His family located him in jail and the book is about his quest as he searches for his Indian identity. He rejoins his family and learns how to be an Ojibway. Keeper’n Me is basically a warm, happy story showing that family and elders are waiting to teach and heal those who have been denied knowledge of their heritage. The most significant person in Garnet’s life, except for his mother, is Keeper, a one-time protege of Garnet’s grandfather. Keeper, too, is seeking healing since he did not avail himself of the teaching offered him in his younger years. He is given a second chance when he helps his mentor’s grandson.

This book is a significant contribution to Canadian literature as it presents a segment of Canadian society which historically has been largely ignored, unduly romanticized, or appropriated by non-Native writers. Maria Campbell has stated that writers from outside the culture come from only “half a place.” [1] Wagamese comes from the “whole” place as he fictionalizes a common experience and presents Ojibway culture from the point of view of someone who is trying to regain his rightful place within the culture.

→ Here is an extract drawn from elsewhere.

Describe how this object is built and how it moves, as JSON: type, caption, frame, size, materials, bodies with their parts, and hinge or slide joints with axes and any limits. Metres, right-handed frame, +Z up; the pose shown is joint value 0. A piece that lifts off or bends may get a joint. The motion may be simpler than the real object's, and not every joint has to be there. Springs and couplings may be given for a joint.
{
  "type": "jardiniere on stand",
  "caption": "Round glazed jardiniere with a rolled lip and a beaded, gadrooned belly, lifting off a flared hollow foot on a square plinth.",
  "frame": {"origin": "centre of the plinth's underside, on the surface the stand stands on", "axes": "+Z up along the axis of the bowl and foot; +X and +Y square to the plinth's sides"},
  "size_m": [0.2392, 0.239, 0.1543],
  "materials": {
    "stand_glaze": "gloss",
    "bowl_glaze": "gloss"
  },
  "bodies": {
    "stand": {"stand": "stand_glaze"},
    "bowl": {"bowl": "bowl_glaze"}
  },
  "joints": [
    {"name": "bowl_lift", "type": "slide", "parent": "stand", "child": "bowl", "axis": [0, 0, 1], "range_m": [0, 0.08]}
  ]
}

As a stranger to reserve life, Garnet Raven had much to learn. The story of his orientation to the culture is told with great integrity and humour. As might be expected, Garnet laughs at himself and his own foibles. When he arrives at the reserve he is out to impress the country yokels with his city smarts. When he arrives people are “gawking like crazy” (31). This should come as no surprise since he is wearing mirrored shades, an Afro “all picked about three feet around my head,” a balloon-sleeved yellow silk shirt, lime green baggy pants with little cuffs, hippy platform shoes with silver spangles, and three gold chains around his neck. He says,

I was giving off the odour of fifty-dollar perfume and hopping up and down like there was a Chicago blues band in my head. I just figured they couldn’t help themselves. Couldn’t keep their eyes off me (31).

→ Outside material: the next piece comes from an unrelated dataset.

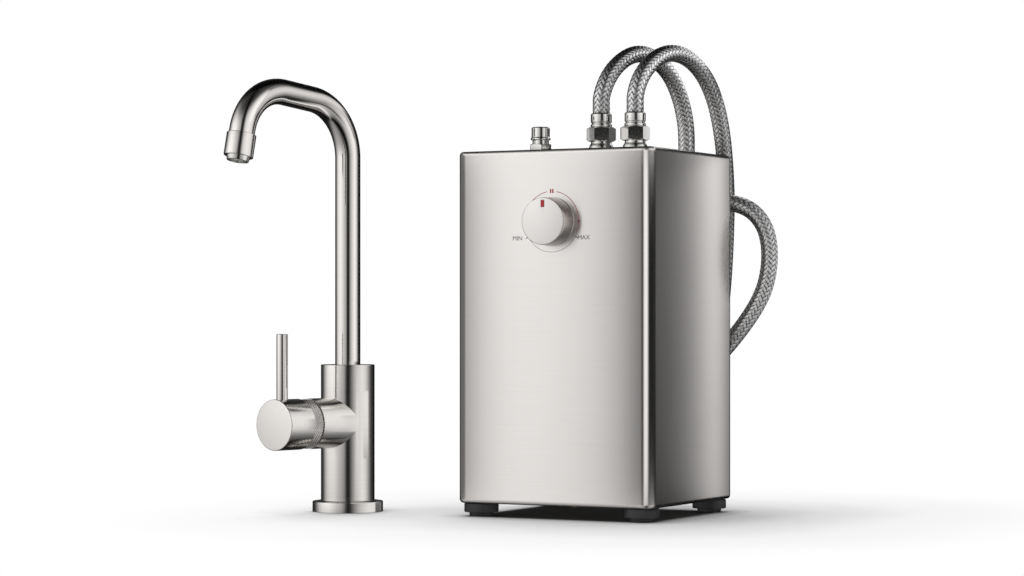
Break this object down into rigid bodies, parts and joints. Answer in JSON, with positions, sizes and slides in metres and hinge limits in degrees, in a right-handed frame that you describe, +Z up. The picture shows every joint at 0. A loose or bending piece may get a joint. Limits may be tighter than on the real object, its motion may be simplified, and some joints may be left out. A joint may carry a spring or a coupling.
{
  "type": "instant hot water dispenser",
  "caption": "Compact under-sink hot water tank on rubber feet with a thermostat knob and braided hoses, and a swan-neck faucet with a swivel spout and a lever valve.",
  "frame": {"origin": "middle of the footprint of tank and faucet together at the height of the surface they stand on, hoses left out", "axes": "+Z up, +Y to the back, +X to the right along the tank's front"},
  "size_m": [0.3192, 0.3088, 0.3524],
  "materials": {
    "aerator_insert": "bright",
    "aerator_screen": "moulded",
    "back_panel": "brushed",
    "base_flange": "brushed",
    "base_plate": "brushed",
    "base_seal": "matte",
    "capillary_tube": "drawn copper",
    "casing_shell": "brushed",
    "cold_dip_pipe": "drawn copper",
    "control_knob": "brushed",
    "drain_plug": "machined",
    "drain_tube": "turned",
    "element_gasket": "matte",
    "element_head": "machined",
    "faucet_body": "brushed",
    "foot_back_left": "matte",
    "foot_back_right": "matte",
    "foot_front_left": "matte",
    "foot_front_right": "matte",
    "handle_cap": "brushed",
    "heating_element": "turned",
    "hot_outlet_pipe": "drawn copper",
    "inner_vessel": "turned",
    "insulation_back": "foam",
    "insulation_front": "foam",
    "knob_pointer": "painted",
    "knurled_ring": "bright",
    "lead_gland": "matte",
    "left_hose": "woven braid",
    "left_hose_end_ferrule": "turned",
    "left_hose_end_nut": "turned",
    "left_hose_top_ferrule": "turned",
    "left_hose_top_nut": "turned",
    "left_port": "turned",
    "lever_pin": "brushed",
    "right_hose": "woven braid",
    "right_hose_end_ferrule": "turned",
    "right_hose_end_nut": "turned",
    "right_hose_top_ferrule": "turned",
    "right_hose_top_nut": "turned",
    "right_port": "turned",
    "spout_collar": "brushed",
    "spout_grub_screw": "turned",
    "spout_seal_ring": "matte",
    "spout_tube": "brushed",
    "swivel_bush": "moulded",
    "terminal_block": "moulded",
    "thermal_cutout": "moulded",
    "thermostat_body": "moulded",
    "thermostat_bulb": "drawn copper",
    "thermostat_nut": "machined",
    "thermostat_spindle": "machined",
    "thermowell": "drawn copper",
    "valve_cartridge": "machined",
    "valve_stem": "machined",
    "vent_cap": "turned",
    "vent_fitting": "turned",
    "vent_pipe": "drawn copper",
    "vessel_stand": "brushed"
  },
  "bodies": {
    "unit": {"casing_shell": "casing_shell", "base_plate": "base_plate", "back_panel": "back_panel", "vessel_stand": "vessel_stand", "faucet_body": "faucet_body", "base_flange": "base_flange", "inner_vessel": "inner_vessel", "heating_element": "heating_element", "drain_tube": "drain_tube", "left_port": "left_port", "right_port": "right_port", "vent_fitting": "vent_fitting", "vent_cap": "vent_cap", "spout_grub_screw": "spout_grub_screw", "left_hose_top_ferrule": "left_hose_top_ferrule", "left_hose_top_nut": "left_hose_top_nut", "left_hose_end_ferrule": "left_hose_end_ferrule", "left_hose_end_nut": "left_hose_end_nut", "right_hose_top_ferrule": "right_hose_top_ferrule", "right_hose_top_nut": "right_hose_top_nut", "right_hose_end_ferrule": "right_hose_end_ferrule", "right_hose_end_nut": "right_hose_end_nut", "knurled_ring": "knurled_ring", "left_hose": "left_hose", "right_hose": "right_hose", "foot_front_left": "foot_front_left", "foot_front_right": "foot_front_right", "foot_back_left": "foot_back_left", "foot_back_right": "foot_back_right", "lead_gland": "lead_gland", "element_gasket": "element_gasket", "base_seal": "base_seal", "spout_seal_ring": "spout_seal_ring", "element_head": "element_head", "drain_plug": "drain_plug", "thermostat_nut": "thermostat_nut", "valve_cartridge": "valve_cartridge", "thermowell": "thermowell", "thermostat_bulb": "thermostat_bulb", "capillary_tube": "capillary_tube", "hot_outlet_pipe": "hot_outlet_pipe", "cold_dip_pipe": "cold_dip_pipe", "vent_pipe": "vent_pipe", "thermostat_body": "thermostat_body", "thermal_cutout": "thermal_cutout", "terminal_block": "terminal_block", "swivel_bush": "swivel_bush", "insulation_front": "insulation_front", "insulation_back": "insulation_back"},
    "spout": {"spout_tube": "spout_tube", "spout_collar": "spout_collar", "aerator_insert": "aerator_insert", "aerator_screen": "aerator_screen"},
    "handle": {"handle_cap": "handle_cap", "lever_pin": "lever_pin", "valve_stem": "valve_stem"},
    "knob": {"control_knob": "control_knob", "knob_pointer": "knob_pointer", "thermostat_spindle": "thermostat_spindle"}
  },
  "joints": [
    {"name": "spout_swivel", "type": "hinge", "parent": "unit", "child": "spout", "pos_m": [-0.11156, -0.01499, 0], "axis": [0, 0, 1], "range_deg": [-165, 75]},
    {"name": "handle_turn", "type": "hinge", "parent": "unit", "child": "handle", "pos_m": [-0.11156, -0.01499, 0.0676], "axis": [-0.225, -0.9744, 0], "range_deg": [0, 90]},
    {"name": "knob_turn", "type": "hinge", "parent": "unit", "child": "knob", "pos_m": [0.06804, -0.02449, 0.217], "axis": [0, -1, 0], "range_deg": [-120, 120]}
  ]
}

One relative wonders if he had been adopted by Liberace, another comments that he smells so strongly fruit flies should be buzzing around his head, and a third warns against the danger of playing with electricity. Keeper concludes,

Guess if he could survive walking around lookin’ and smellin’ like that, learning to live and learn off the land was gonna be simple (39).

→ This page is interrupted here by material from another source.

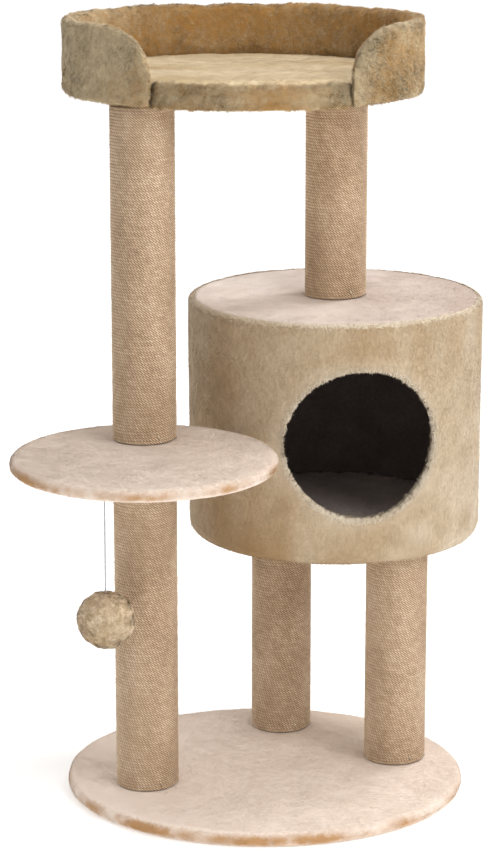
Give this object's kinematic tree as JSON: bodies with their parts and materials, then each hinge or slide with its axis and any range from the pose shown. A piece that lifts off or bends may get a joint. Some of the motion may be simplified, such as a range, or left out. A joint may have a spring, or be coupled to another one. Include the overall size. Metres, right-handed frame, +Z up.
{
  "type": "cat tree",
  "caption": "Plush-covered cat tree with rope-wound posts, a round perch with a hanging ball, a drum cabin with a round door and an open-fronted bed on top.",
  "frame": {"origin": "centre of the oval base plate's underside, on the floor", "axes": "+Z up along the posts, -Y towards the front, where the cabin door and the bed's opening face, +X to the right seen from the front"},
  "size_m": [0.5965, 0.628, 0.992],
  "materials": {
    "sisal_rope": "rough twisted fibre",
    "paper_tube": "matt spiral-wound paper",
    "turned_wood": "bare turned wood",
    "zinc_steel": "zinc plated",
    "staple_wire": "bright wire",
    "particle_board": "raw particle board",
    "bent_fibreboard": "smooth fibreboard",
    "deck_plush": "short pale plush",
    "side_plush": "short beige plush",
    "nest_plush": "soft pale plush",
    "upholstery_foam": "open-cell foam",
    "dark_lining": "dark brushed cloth",
    "underside_felt": "non-woven felt",
    "grey_cord": "braided elastic cord",
    "ball_yarn": "long soft pile"
  },
  "bodies": {
    "tree": {"left_lower_post_tube": "paper_tube", "left_lower_post_sisal": "sisal_rope", "left_lower_post_plugs": "turned_wood", "left_upper_post_tube": "paper_tube", "left_upper_post_sisal": "sisal_rope", "left_upper_post_plugs": "turned_wood", "back_lower_post_tube": "paper_tube", "back_lower_post_sisal": "sisal_rope", "back_lower_post_plugs": "turned_wood", "right_lower_post_tube": "paper_tube", "right_lower_post_sisal": "sisal_rope", "right_lower_post_plugs": "turned_wood", "right_upper_post_tube": "paper_tube", "right_upper_post_sisal": "sisal_rope", "right_upper_post_plugs": "turned_wood", "post_insert_nuts": "zinc_steel", "base_bolts": "zinc_steel", "base_washers": "zinc_steel", "perch_stud": "zinc_steel", "cabin_floor_bolts": "zinc_steel", "cabin_floor_washers": "zinc_steel", "cabin_roof_bolt": "zinc_steel", "cabin_roof_washer": "zinc_steel", "bed_bolts": "zinc_steel", "bed_washers": "zinc_steel", "cord_eye": "zinc_steel", "rope_staples": "staple_wire", "base_board": "particle_board", "perch_board": "particle_board", "cabin_floor_board": "particle_board", "cabin_roof_board": "particle_board", "bed_board": "particle_board", "cabin_wall_panel": "bent_fibreboard", "bed_wall_core": "bent_fibreboard", "base_cover": "deck_plush", "perch_cover": "deck_plush", "cabin_roof_cover": "deck_plush", "cabin_side_cover": "side_plush", "cabin_underside_cover": "side_plush", "bed_wall_cover": "side_plush", "cabin_door_edging": "side_plush", "bed_floor_cover": "nest_plush", "bed_floor_foam": "upholstery_foam", "cabin_wall_lining": "dark_lining", "cabin_ceiling_lining": "dark_lining", "cabin_floor_mat": "dark_lining", "base_felt": "underside_felt"},
    "hanger": {"cord_loop": "grey_cord"},
    "ball": {"cord": "grey_cord", "cord_end_knot": "grey_cord", "ball_core": "turned_wood", "ball_pile": "ball_yarn"}
  },
  "joints": [
    {"name": "ball_swing_sideways", "type": "hinge", "parent": "tree", "child": "hanger", "pos_m": [-0.197, -0.155, 0.4469], "axis": [0.4045, 0.9145, 0], "range_deg": [-60, 60]},
    {"name": "ball_swing_outward", "type": "hinge", "parent": "hanger", "child": "ball", "pos_m": [-0.197, -0.155, 0.4392], "axis": [-0.9145, 0.4045, 0], "range_deg": [-10, 60]}
  ]
}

Customs and practices of reserve life are woven into the story artfully. The most significant teachings come from Keeper. This book is unique in that one of the recurring themes is that of gender balance, both within the culture and within each human being. Garnet first hears of the spiritual, mental, emotional and philosophical equality that characterized his parent’s union. Later, Keeper elaborates on the term Soo-wanee-quay, meaning “power of the woman.” He says,

See, when we get sent out into the world we come here carryin’ two sets of gifts. The gifts of the father an’ gifts of the mother ... We come here carryin’ those two sets of gifts, each one equal to the other. But sometimes the world gets hold of us and makes us see diff rent way. We get told as men that we gotta be strong, gotta be fearless. Lotta us kinda start ignoring the gifts of our mother. Go through life just usin’ the gifts of the father. Bein’ tough, makin’ our own plans. Livin’ in the head. But if you do that you can’t be whole on accounta you gotta use both of them equal setsa gifts to live right, to fill out the circle of your own life. Be complete. Gotta use the mother’s gifts too. Like gentleness an’ nurturin’, livin’ in the heart. That’s where the female power comes from. Livin’ in the heart. Them that’s tryin’ to chase the female outta themselves an’ their world are chasing out half of who they are. Busy bein’ incomplete. That’s not our way (115).

This book is an invaluable source for those seeking to understand and rectify the devastating consequences of a patriarchal society run amok. Because of Christianity, residential schools and the Indian Act, Indian men have been coerced into functioning in ways which violate their traditional teachings. The power given the men by the invading culture created disharmony and loss. Regaining the balance which once made Native cultures the most egalitarian in history is a slow and painful process. Among his many teachings about respect, honour, sharing, kindness and love, Keeper emphasizes the importance of this balance. It is obviously important to Wagamese, the writer, as it recurs in various forms in the novel.

Five years after his return to the reserve, Garnet Raven reflects on his life.

There’s always this feeling coming up inside me ... somewhere, sometime I heard it all before. Like it’s not so much being taught to me as reawakened. Rekindled ... We do carry the embers of those old fires within us (214).

Garnet is prepared to take his rightful place in the culture as he recognizes his role as a teller of stories about both traditional values and contemporary life.

You gather [at the seventh fire] with all the travellers who made the journey too and you are alone no more. There’s feasting and celebration. Great stories are told and you learn that you gotta keep the fire going on account there’s more to come. There’s always more to come (213).

In this respect, the story also bears resemblance to Wagamese’s life. Readers are privileged to read his story; hopefully there are many more to come.

1. Harmut Lutz, Contemporary Challenges: Conversations with Canadian Native Authors (Saskatoon: Fifth House, 1991), p. 30.